--------------------------
1. handle_page_fault函数处理:
- /*
- * Top-level page fault handling.
- * This is in assembler because if do_page_fault tells us that
- * it is a bad kernel page fault, we want to save the non-volatile
- * registers before calling bad_page_fault.
- */
- .globl handle_page_fault
- handle_page_fault:
- stw r4,_DAR(r1)
- addi r3,r1,STACK_FRAME_OVERHEAD
- bl do_page_fault //准备好调用函数的参数,r3=寄存器列表地址,r4=异常发生时地址=DEAR,r5:错误代码=ESR寄存器内容
- cmpwi r3,0
- beq+ ret_from_except //如果返回值为0,表示正常处理了该异常,正常返回
- SAVE_NVGPRS(r1)
- lwz r0,_TRAP(r1)
- clrrwi r0,r0,1
- stw r0,_TRAP(r1)
- mr r5,r3
- addi r3,r1,STACK_FRAME_OVERHEAD
- lwz r4,_DAR(r1)
- bl bad_page_fault //异常未被正常处理,调用此函数处理内核不能处理的异常,如果该函数也未在异常列表中找到该异常,则系统打印错误信息后死机,否则函数返回,继续异常返回操作
- b ret_from_except_full //与ret_from_except处理基本一致,除了保存几个寄存器
先解释一下COW(copy on write):即在子进程创建时,子进程的不创建地址空间,而是将父子进程的PTE表项设为只读,当对地址空间进行写入时,引发dtlb miss异常,在异常处理程序中判断地址空间的数据页面是否为只读,如果是,则表明是向只读空间写入,是错误行为。

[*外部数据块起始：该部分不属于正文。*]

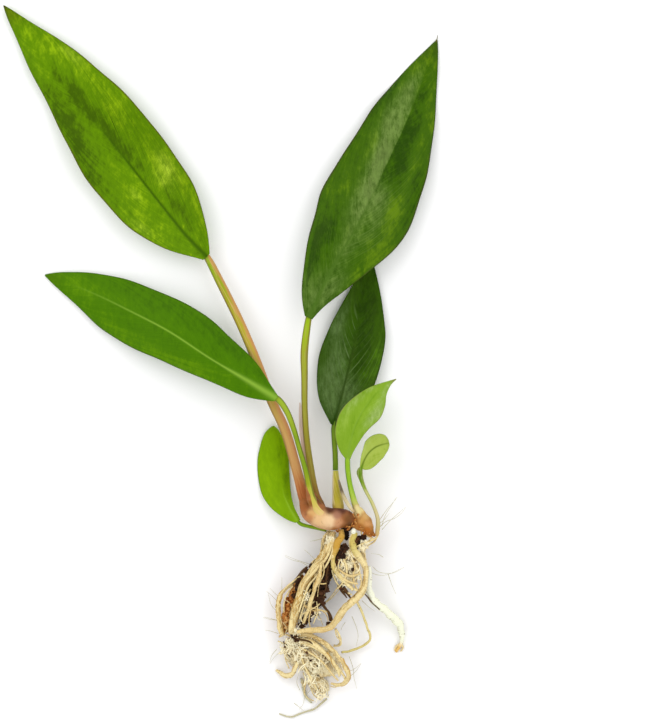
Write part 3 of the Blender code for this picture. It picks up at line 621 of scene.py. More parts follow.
# %% Colours of the blades
# Upper face: deep, main and light greens, the wax that bleaches it, its midrib, its rim, and the under
# side. Gloss is its roughness. Fine is how far apart the fine side veins are, vein how strong they are
# (below zero they are pale), and net how strong the net between them is. Tip is how brown the tip is,
# and blotch how much the broad mottling changes the green.
# A patch is: share along, share of the half-width (left is positive), its reach along and across, its
# strength, and for some the one side it keeps to. "light" patches brighten the green or, below zero,
# deepen it, "wax" patches are bleached, and the veins show where "veined" patches are
LEAF_LOOKS = {
    "upper_left": {
        "deep": (55, 86, 0), "main": (88, 130, 0), "light": (141, 177, 13), "wax": (156, 184, 47),
        "midrib": (43, 79, 0), "rim": (79, 73, 9), "under": (120, 154, 66), "gloss": 0.4, "fine": 1.7,
        "vein": 1.1, "net": 0.12, "tip": 0.55, "blotch": 0.8,
        "patches": named_tables("""
            light: 0.88 -0.1 0.12 0.8 0.5, 0.75 -0.75 0.1 0.3 0.3, 0.6 -0.75 0.1 0.3 0.25,
            0.53 -0.6 0.06 0.3 0.25, 0.28 -0.45 0.09 0.25 0.7, 0.3 -0.75 0.08 0.2 0.5,
            0.15 -0.85 0.1 0.15 0.7, 0.29 0.4 0.1 0.35 0.3, 0.18 0.75 0.1 0.3 0.3, 0.48 0.25 0.08 0.25 0.15,
            0.6 -0.05 0.2 0.2 -0.8, 0.61 0.75 0.12 0.4 -0.8, 0.5 0.6 0.12 0.4 -0.4,
            0.43 -0.12 0.12 0.18 -0.6 -1, 0.19 -0.35 0.12 0.16 -0.8 -1, 0.39 0.85 0.12 0.2 -0.5,
            0.68 -0.2 0.08 0.15 -0.4;
            wax: 0.3 -0.7 0.06 0.2 0.7, 0.27 -0.42 0.05 0.2 0.45, 0.75 -0.8 0.06 0.2 0.45,
            0.29 0.34 0.03 0.12 0.45, 0.2 0.81 0.05 0.15 0.5;
            veined: 0.26 -0.5 0.22 0.6 1 -1, 0.52 -0.35 0.12 0.4 0.8 -1, 0.35 0.5 0.22 0.4 0.3 1,
            0.68 0.1 0.1 0.3 0.5"""),
    },
    "upper_right": {
        "deep": (21, 58, 0), "main": (49, 88, 0), "light": (86, 120, 6), "wax": (94, 118, 56),
        "midrib": (66, 100, 28), "rim": (53, 58, 15), "under": (90, 122, 66), "gloss": 0.38, "fine": 2.2,
        "vein": -0.45, "net": 0.5, "tip": 0.35, "blotch": 1.2,
        "patches": named_tables("""
            light: 0.64 -0.12 0.17 0.42 -1.1 -1, 0.5 -0.85 0.1 0.2 -0.5, 0.44 -0.95 0.08 0.15 -0.4,
            0.2 0.75 0.14 0.25 -0.8, 0.33 0.52 0.1 0.2 -0.6, 0.7 0.97 0.18 0.12 -0.8,
            0.52 0.7 0.08 0.12 -0.5, 0.93 0.2 0.08 0.7 0.5, 0.81 -0.7 0.12 0.35 0.4, 0.45 0.6 0.1 0.3 0.5,
            0.3 -0.8 0.12 0.35 0.7, 0.44 -0.55 0.05 0.25 0.8, 0.57 -0.62 0.12 0.1 0.6,
            0.6 0.5 0.06 0.15 0.6;
            wax: 0.86 0.25 0.05 0.25 0.3 1, 0.76 0.4 0.12 0.4 0.62 1, 0.65 0.2 0.12 0.3 0.8 1,
            0.53 0.1 0.1 0.26 0.8 1, 0.42 0.12 0.09 0.26 0.75, 0.44 -0.22 0.05 0.2 0.6,
            0.26 -0.05 0.1 0.35 0.5, 0.06 0.1 0.09 1.2 0.75, 0.36 -0.35 0.05 0.15 0.4,
            0.13 -0.5 0.07 0.4 0.4;
            veined: 0.4 -0.3 0.12 0.4 1 -1, 0.3 -0.5 0.08 0.3 0.7 -1, 0.6 0.3 0.25 0.3 0.5 1,
            0.55 -0.6 0.12 0.2 0.8 -1, 0.22 0.5 0.15 0.6 0.4"""),
    },
    "middle_left": {
        "deep": (47, 92, 0), "main": (64, 112, 0), "light": (88, 133, 2), "wax": (122, 160, 66),
        "midrib": (132, 171, 56), "rim": (58, 81, 6), "under": (113, 149, 71), "gloss": 0.42, "fine": 1.6,
        "vein": 0.6, "net": 0.15, "tip": 0.3, "blotch": 0.5,
        "patches": named_tables("""
            light: 0.5 -0.6 0.3 0.4 -0.45, 0.2 -0.8 0.15 0.4 -0.7, 0.69 0.3 0.08 0.3 -0.4,
            0.48 0.35 0.1 0.3 -0.3, 0.8 0.15 0.12 0.5 0.5, 0.9 0 0.08 0.9 0.3, 0.65 0.75 0.1 0.3 0.6,
            0.4 0.8 0.15 0.3 0.6, 0.25 0.6 0.12 0.4 0.4;
            wax: 0.8 0.1 0.1 0.3 0.12;
            veined: 0.45 0.45 0.3 0.5 0.9 1, 0.5 -0.4 0.3 0.5 0.2 -1"""),
    },
    "back_right": {
        "deep": (19, 51, 0), "main": (38, 73, 0), "light": (68, 110, 6), "wax": (78, 102, 56),
        "midrib": (32, 60, 9), "rim": (43, 60, 13), "under": (85, 113, 62), "gloss": 0.36, "fine": 4.6,
        "vein": -1.2, "net": 0.6, "tip": 0.2, "blotch": 0.9,
        "patches": named_tables("""
            light: 0.56 -0.25 0.18 0.4 -1, 0.76 -0.2 0.12 0.7 -0.5, 0.5 0.45 0.05 0.14 -0.6,
            0.28 -0.1 0.08 0.2 -0.5, 0.48 -0.82 0.12 0.16 0.45, 0.35 -0.8 0.08 0.2 0.35,
            0.7 0.4 0.06 0.3 0.3;
            wax: 0.56 0.75 0.14 0.3 0.7, 0.4 0.35 0.12 0.35 0.6, 0.23 0.6 0.12 0.5 0.75, 0.09 0 0.1 1.2 0.8,
            0.24 -0.2 0.09 0.4 0.7, 0.68 0.8 0.08 0.3 0.3;
            veined: 0.3 0.1 0.22 0.8 1, 0.5 0.2 0.2 0.25 1 1, 0.4 -0.7 0.12 0.4 0.6 -1"""),
    },
    "front_right": {
        "deep": (102, 141, 23), "main": (122, 158, 39), "light": (141, 173, 60), "wax": (150, 171, 105),
        "midrib": (120, 156, 47), "rim": (126, 118, 73), "under": (141, 167, 94), "gloss": 0.42,
        "fine": 1.8, "vein": 0.35, "net": 0.25, "tip": 0.8, "blotch": 0.8,
        "patches": named_tables("""
            light: 0.33 0.75 0.18 0.35 0.35, 0.3 0.2 0.2 0.2 -0.35 1, 0.5 -0.06 0.3 0.07 -0.8 -1,
            0.6 0.3 0.25 0.5 0.3;
            wax: 0.62 0.75 0.25 0.35 0.55, 0.85 -0.5 0.12 0.6 0.4, 0.55 -0.7 0.25 0.4 0.65,
            0.96 0 0.08 1.2 0.3;
            veined: 0.4 0.4 0.3 0.5 1 1, 0.4 -0.4 0.3 0.4 0.5 -1"""),
    },
    "small_left": {
        "deep": (86, 124, 0), "main": (115, 156, 0), "light": (132, 173, 4), "wax": (150, 180, 66),
        "midrib": (132, 173, 38), "rim": (85, 113, 6), "under": (132, 160, 56), "gloss": 0.42, "fine": 1.6,
        "vein": 0.35, "net": 0.12, "tip": 0.2, "blotch": 0.6,
        "patches": {
            "light": table("0.56 -0.6 0.35 0.5 -0.6, 0.58 0.65 0.35 0.35 0.5, 0.26 0.56 0.12 0.35 0.3"),
            "wax": [],
            "veined": table("0.5 0 0.4 1 0.5"),
        },
    },
    "small_right": {
        "deep": (135, 158, 51), "main": (158, 177, 75), "light": (169, 186, 92), "wax": (184, 194, 137),
        "midrib": (83, 107, 21), "rim": (73, 88, 32), "under": (150, 169, 103), "gloss": 0.44, "fine": 1.8,
        "vein": 0.3, "net": 0.3, "tip": 0.2, "blotch": 0.8,
        "patches": named_tables("""
            light: 0.5 0.6 0.4 0.4 0.2, 0.5 -0.6 0.3 0.4 -0.3, 0.1 -0.4 0.2 0.6 -0.4;
            wax: 0.5 0.8 0.3 0.3 0.3;
            veined: 0.4 0 0.4 1 0.5"""),
    },
}


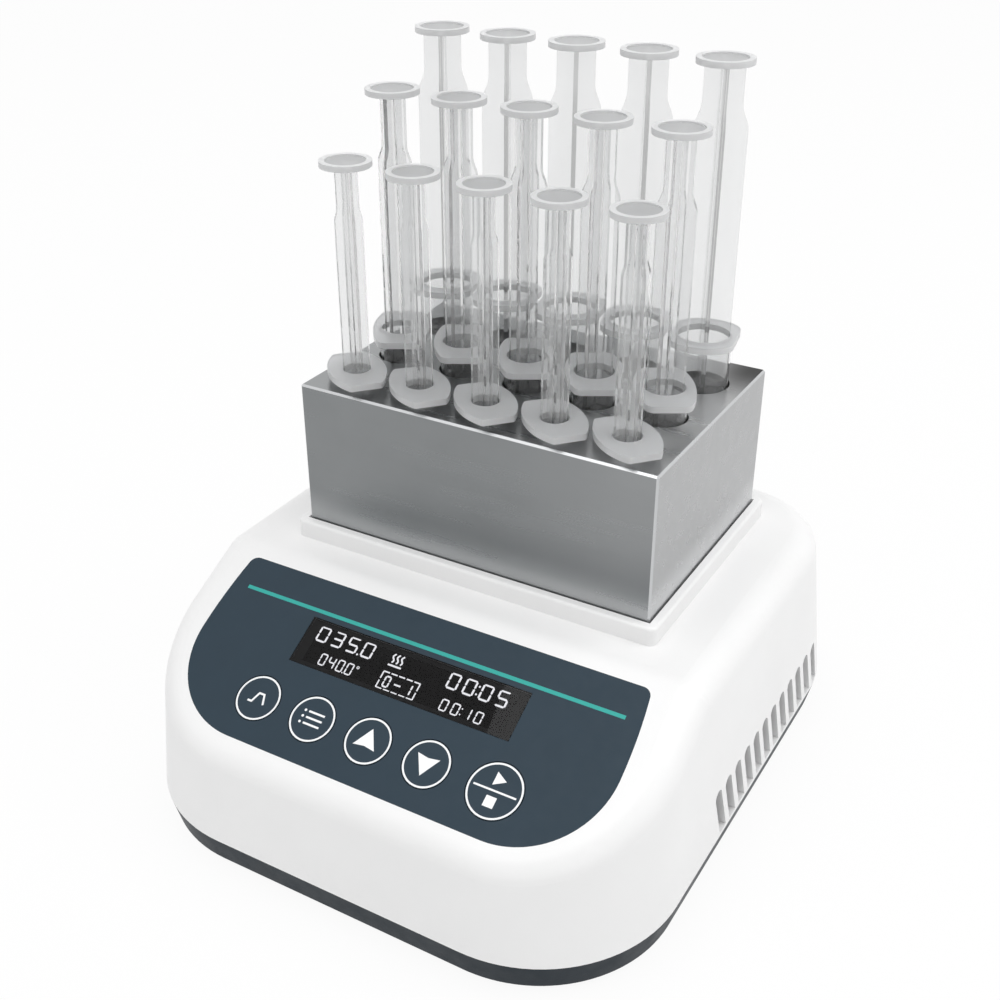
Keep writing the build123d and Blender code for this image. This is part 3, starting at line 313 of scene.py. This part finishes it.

否则认为是COW行为,则会重新分配一个生理页面。这样做是为了提高效率。COW的路径为:
do_fork->copy_process->copy_mm->dup_mm->dup_mmap->copy_page_range->copy_pud_range->
copy_pmd_range->copy_pte_range->copy_one_pte.
- /*
- * For 600- and 800-family processors, the error_code parameter is DSISR
- * for a data fault, SRR1 for an instruction fault. For 400-family processors
- * the error_code parameter is ESR for a data fault, 0 for an instruction
- * fault.
- * For 64-bit processors, the error_code parameter is
- * - DSISR for a non-SLB data access fault,
- * - SRR1 & 0x08000000 for a non-SLB instruction access fault
- * - 0 any SLB fault.
- *
- * The return value is 0 if the fault was handled, or the signal
- * number if this is a kernel fault that can't be handled here.
- */
- int __kprobes do_page_fault(struct pt_regs *regs, unsigned long address,
- unsigned long error_code)
- {
- struct vm_area_struct * vma;
- struct mm_struct *mm = current->mm;
- siginfo_t info;
- int code = SEGV_MAPERR;
- int is_write = 0, ret;
- int trap = TRAP(regs);
- int is_exec = trap == 0x400;
-
- #if !(defined(CONFIG_4xx) || defined(CONFIG_BOOKE))
- /*
- * Fortunately the bit assignments in SRR1 for an instruction
- * fault and DSISR for a data fault are mostly the same for the
- * bits we are interested in. But there are some bits which
- * indicate errors in DSISR but can validly be set in SRR1.
- */
- if (trap == 0x400)
- error_code &= 0x48200000;
- else
- is_write = error_code & DSISR_ISSTORE;
- #else
- is_write = error_code & ESR_DST;
- #endif /* CONFIG_4xx || CONFIG_BOOKE */
-
- if (notify_page_fault(regs)) //给kprobe用
- return 0;
-
- if (unlikely(debugger_fault_handler(regs))) //调试用
- return 0;
- /* SLB=segment lookaside buffer , e500没有这类寄存器 */
- /* On a kernel SLB miss we can only check for a valid exception entry */
- if (!user_mode(regs) && (address >= TASK_SIZE)) //如果在内核模式并且address也是内核地址,则出错。
- return SIGSEGV;
- #if !(defined(CONFIG_4xx) || defined(CONFIG_BOOKE) || \
- defined(CONFIG_PPC_BOOK3S_64))
- if (error_code & DSISR_DABRMATCH) {
- /* DABR match */
- do_dabr(regs, address, error_code);
- return 0;
- }
- #endif
-
- if (in_atomic() || mm == NULL) { //mm==null表明是内核进程
- if (!user_mode(regs)) //如果在内核态直接返回信号量
- return SIGSEGV;
- /* in_atomic() in user mode is really bad,
- as is current->mm == NULL. */
- printk(KERN_EMERG "Page fault in user mode with "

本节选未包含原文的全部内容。